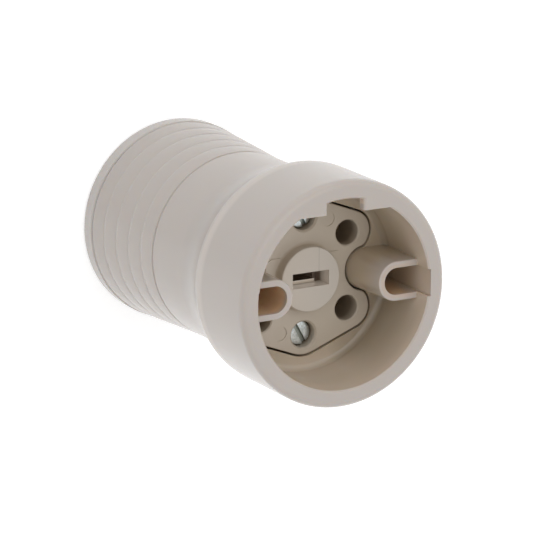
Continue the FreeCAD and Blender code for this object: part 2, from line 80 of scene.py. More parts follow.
camera_data = bpy.data.cameras.new("camera")
camera_data.lens = focal_length
camera_data.sensor_width = sensor_width
camera_data.clip_start = 0.01
camera = bpy.data.objects.new("camera", camera_data)
turn = Matrix((right, up, -forward)).transposed().to_4x4()
camera.matrix_world = Matrix.Translation(eye) @ turn
bpy.context.scene.collection.objects.link(camera)
bpy.context.scene.camera = camera
print("angle between view and axis:", round(math.degrees(forward.angle(into_mouth)), 1))

# %% [markdown]
# ## Helpers for materials
#
# Every finish here is a Principled shader with a few texture nodes in front of it. The textures read
# Object coordinates, which are metres in the frame, so a grain of 0.3 mm is a noise whose coordinates
# are divided by 0.3 mm, whatever the size of the piece. A few small helpers keep the node code short:
# one adds a node and sets its sockets, one joins two sockets, and the others make or open a material
# or put one common node into it. The Mix node has sockets for several kinds of data under the same
# names, so its colour sockets are found by their numbers, which get names here.

# %% Helpers for node trees
mix_factor = 0
mix_low = 6
mix_high = 7
mix_result = 2


def add_node(tree, kind, **inputs):
    """Adds a shader node and sets its inputs by name, spaces written as underscores."""
    node = tree.nodes.new(kind)
    for name, value in inputs.items():
        node.inputs[name.replace("_", " ")].default_value = value
    return node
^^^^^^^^
### THE EXERCISE
Count how many lines above carry the word "code". Only the number is required.

### WRITTEN RESPONSE
2